Mr Sharp says he and a mate were inspired to hold the event after attending a 2010 exhibition at the New York Art Museum, where Marina Abramovic sat for seven hours a day, for 100 days, facing a chair that was almost continually occupied by a member of the audience, who held her gaze.

About five years ago they hit Perth’s city streets with a cardboard sign reading “Come share eye contact to experience something new”, and a camera.

“But it didn’t actually work,” laughs Mr Sharp.  “My mate looked a little bit homeless; he had a beanie on and most people walked straight past our cardboard sign thinking he was asking for money.”

But they came back four days later with a new angle.

“We made a small Facebook event: we used a rope to create a space that we stood within, we printed proper signs and we wore business clothing because it’s in the business district so we wanted to dress as our audience and people treated us completely differently.”

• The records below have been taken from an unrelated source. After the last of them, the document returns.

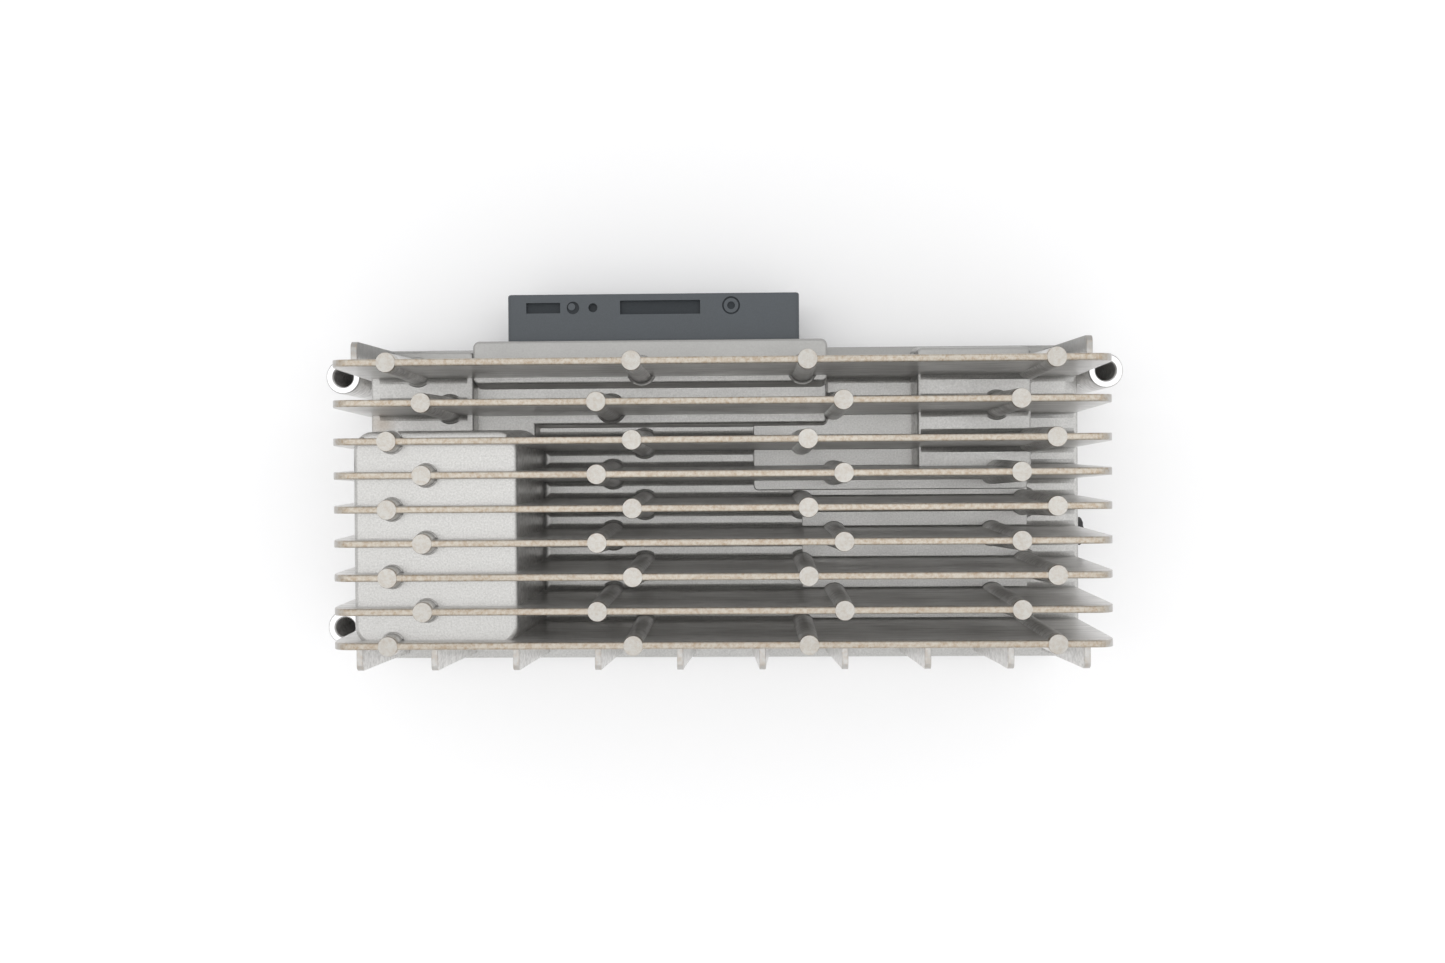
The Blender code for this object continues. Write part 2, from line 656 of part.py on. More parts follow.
def cut_holes(casting):
    holes = bmesh.new()
    reach = WALL
    for x, y in tube_places():
        add_round(holes, (x, y, 0.0), [(-reach, TUBE_HOLE_RADIUS),
                                       (TUBE_HEIGHT + reach, TUBE_HOLE_RADIUS)], TUBE_SIDES)
    for x, y in cover_screw_places():
        add_round(holes, (x, y, 0.0), [(-reach, SCREW_RADIUS + GAP),
                                       (SCREW_LENGTH + FIT, SCREW_RADIUS + GAP)], SCREW_SIDES)
    for x, y in standoff_places():
        add_round(holes, (x, y, 0.0), [(-reach, SCREW_RADIUS + GAP),
                                       (BOARD_BOTTOM + BOARD_SCREW_LENGTH + FIT,
                                        SCREW_RADIUS + GAP)], SCREW_SIDES)
    for x, z in header_screw_places():
        add_round(holes, (x, 0.0, z), [(COLLAR_INNER - reach, SCREW_RADIUS + GAP),
                                       (SCREW_END + GAP, SCREW_RADIUS + GAP)], SCREW_SIDES, "Y")
    add_slab(holes, HEADER_LEFT - FIT, HEADER_RIGHT + FIT, COLLAR_INNER - reach,
             COLLAR_REAR + reach, HEADER_BOTTOM - FIT, HEADER_TOP + FIT)
    x, y, z = vent_place()
    add_round(holes, (0.0, y, z), [(HALF - 2 * WALL, VENT_THREAD_RADIUS + GAP),
                                   (HALF + WALL, VENT_THREAD_RADIUS + GAP)], SCREW_SIDES, "X")
    boolean(casting, to_object("holes", holes), "DIFFERENCE")


# ---- cover, gasket, screws, vent -----------------------------------------------------
def cover(surface):
    edge = COVER_INSET - BODY_DRAFT
    plate = slab("bottom_cover", -HALF + edge, HALF - edge, FRONT + edge, REAR - edge, 0.0,
                 COVER_THICKNESS, BODY_CORNER)
    holes = bmesh.new()
    for x, y in cover_screw_places():
        add_round(holes, (x, y, 0.0), screw_hole_levels(COVER_THICKNESS), SCREW_SIDES)
    boolean(plate, to_object("cover_holes", holes), "DIFFERENCE")
    tidy_mesh(plate)
    finish(plate, surface)


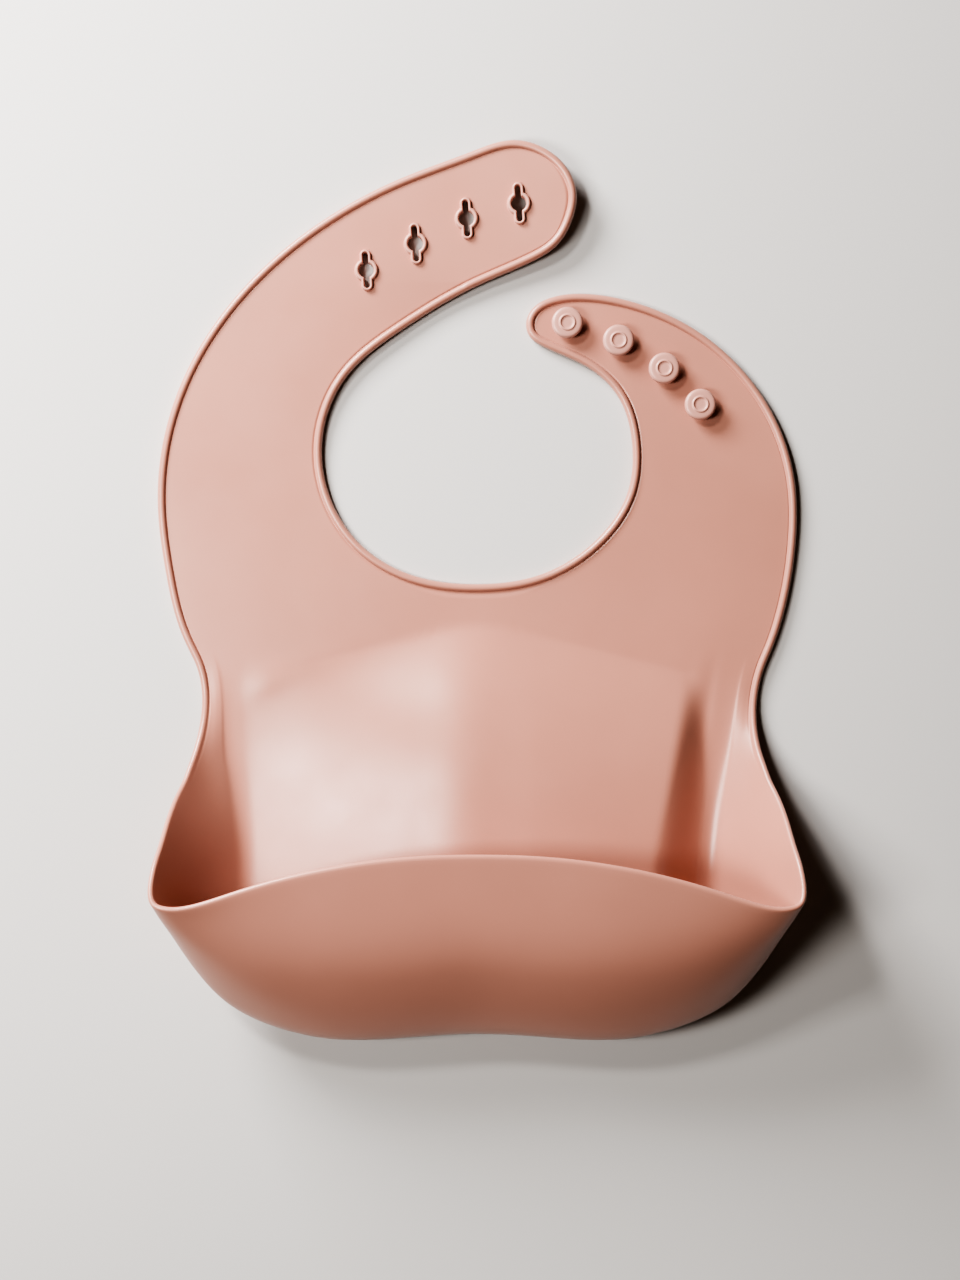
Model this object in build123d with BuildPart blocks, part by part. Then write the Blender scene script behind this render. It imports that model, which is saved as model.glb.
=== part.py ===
from build123d import *
import os
from math import radians, sin, cos

os.makedirs("parts", exist_ok=True)

# Silicone bib with a catch pocket, lying on its back on a table, pocket popped open.
# +Z is up from the table, +Y runs from the pocket towards the straps, +X is the short strap's side.
# The origin is under the middle of the bib's box, on the table. Millimetres throughout.

# ---- driving dimensions ----
reach = 400.0                  # longer than the bib, for blocks that divide it
sheet_thickness = 1.9          # flat silicone sheet
bead_width = 3.0               # rounded edge bead, seen from above
bead_height = 3.0              # edge bead, table to crown
pocket_wall = 1.9              # pocket walls, the same gauge as the sheet

# Bend lines: the silicone flexes there; each is an axis at half the bead's height.
bend_height = bead_height / 2
bend_nose = bead_height / 2    # round end on the fixed side of a bend
bend_gap = 0.8                 # clear space across a bend
shoulder_y = 30.0              # both straps fold over the shoulders along this line
long_bend_point = (-49.0, 97.0)
long_bend_across = 36.0        # degrees, direction across the bend, towards the long tip
short_bend_point = (75.0, 50.0)
short_bend_across = 103.8      # degrees, towards the short tip

# Fastening: buttons on the short strap press into keyholes on the long strap.
button_places = [(29.9, 88.1), (46.9, 82.2), (62.1, 72.9), (74.1, 60.9)]
button_stem_radius = 2.2
button_stem_height = 2.5
button_head_radius = 5.2
button_head_height = 2.2
button_rounding = 0.8
button_ring_outer = 2.7        # plain raised ring on the head
button_ring_inner = 2.1
button_ring_height = 0.3
keyhole_places = [(-37.0, 105.9), (-20.6, 114.7), (-3.6, 122.9), (13.8, 127.6)]
keyhole_lean = 4.0             # degrees, top of the slot leans towards -X
keyhole_radius = 2.5
keyhole_slot_width = 1.8
keyhole_slot_length = 11.9
collar_wall = 0.95             # beside the slot
collar_ring_radius = 3.85      # outside of the collar round the hole
collar_height = 3.2            # collar, table to crown

# Pocket
side_end_y = -40.0             # the flat side edge ends here and the gusset rises
gusset_end_y = -92.0           # gusset meets the rounded corner
front_half_width = 75.0        # front wall between the two corners
corner_gap = 0.4               # between the front wall's ends and the corners
pocket_axis_y = -134.0         # the front wall rocks about this line, inside the rounded base
pocket_axis_z = 8.0
pocket_base_radius = 16.0
pocket_base_gap = 0.5

# ---- outline of the flat sheet ----
# Outer edge of the long strap, from its tip to the left side.
long_outer = [
    (31.9, 123.0), (33.0, 131.1), (30.2, 138.6), (24.2, 144.6), (12.0, 148.6), (-1.4, 145.3),
    (-26.5, 136.2), (-55.3, 120.2), (-80.9, 97.1), (-97.0, 72.8), (-105.0, 49.0),
    (-106.8, 28.0), (-104.2, 5.4), (-98.4, -16.5), (-91.7, -31.9), (-90.2, -41.0),
]
# Neck edge, from the long strap's tip round the opening to the short strap's tip.
neck_edge = [
    (31.9, 123.0), (26.5, 113.8), (17.8, 108.4), (-2.0, 99.8), (-25.9, 85.6), (-43.8, 70.2),
    (-51.7, 49.7), (-50.2, 33.6), (-39.4, 15.1), (-19.4, 3.7), (0.0, 1.4), (19.4, 4.0),
    (39.4, 15.8), (50.2, 32.0), (51.8, 46.7), (46.7, 64.3), (36.0, 74.2), (22.1, 80.6),
    (17.2, 84.4), (16.3, 89.0),
]
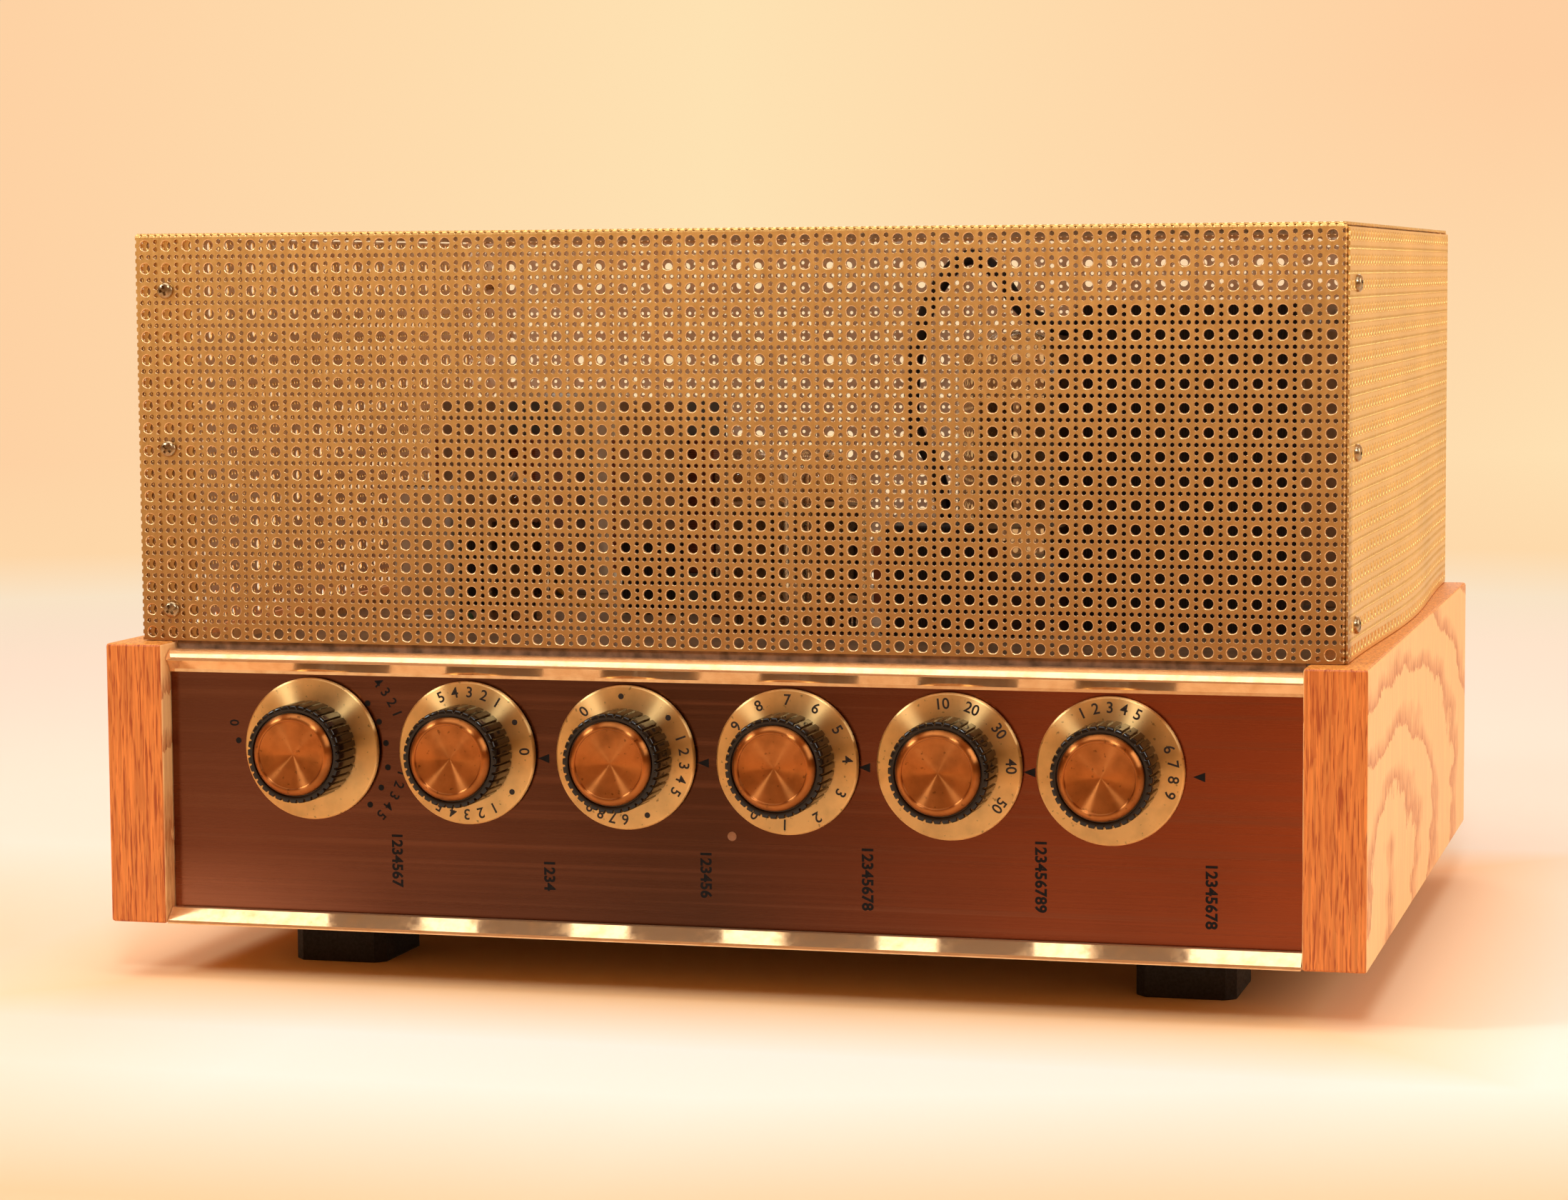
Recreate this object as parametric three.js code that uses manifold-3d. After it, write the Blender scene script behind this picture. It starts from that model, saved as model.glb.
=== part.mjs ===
// Stereo valve amplifier: an oak-sided chassis with six dial controls under a perforated cover.
// Millimetres, +Z up, front towards -Y, origin on the floor under the middle of the whole part.
import * as THREE from 'three';
import { mergeVertices } from 'three/addons/utils/BufferGeometryUtils.js';
import Module from 'manifold-3d';

const wasm = await Module();
wasm.setup();

// Shared clearances
const gap = 0.3; // air between two pieces that touch
const overrun = 3; // how far a cutter passes the face it cuts

// Driving dimensions
const cheek = { thickness: 18, depth: 296, height: 84.2, ground: 17, corner: 1.2 };
const bay = { width: 340.4 }; // clear width between the cheeks
const panel = { recess: 6.4, thickness: 1.5, top_cover: 5.8, foot_cover: 2, bore: 10.2 };
const trim = { setback: 2.7, depth: 6.5, drop: 4.2, rise: 2.3, lip: 0.8, bevel: 2.7, hem: 0.9, wall: 0.8 };
const sill = { setback: 0.4, rise: 3.7, wall: 0.8, return_depth: 9.6 };
const chassis = { wall: 1.2, deck_drop: 3.7, rear_recess: 6, cord_hole: 12 };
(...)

“We couldn’t stop this flow of people coming in. We caused a lot of tears and a lot of beautiful moments with men and women; people claiming they saw their own daughter in a stranger’s eyes, or they felt this sense of connection they’d never felt before, and how blessed they felt to have experienced it.”

This year’s event will be held at Yagan Square in Perth, over World Peace weekend.

Attendees are encouraged to bring blankets, picnic rugs … and an open mind.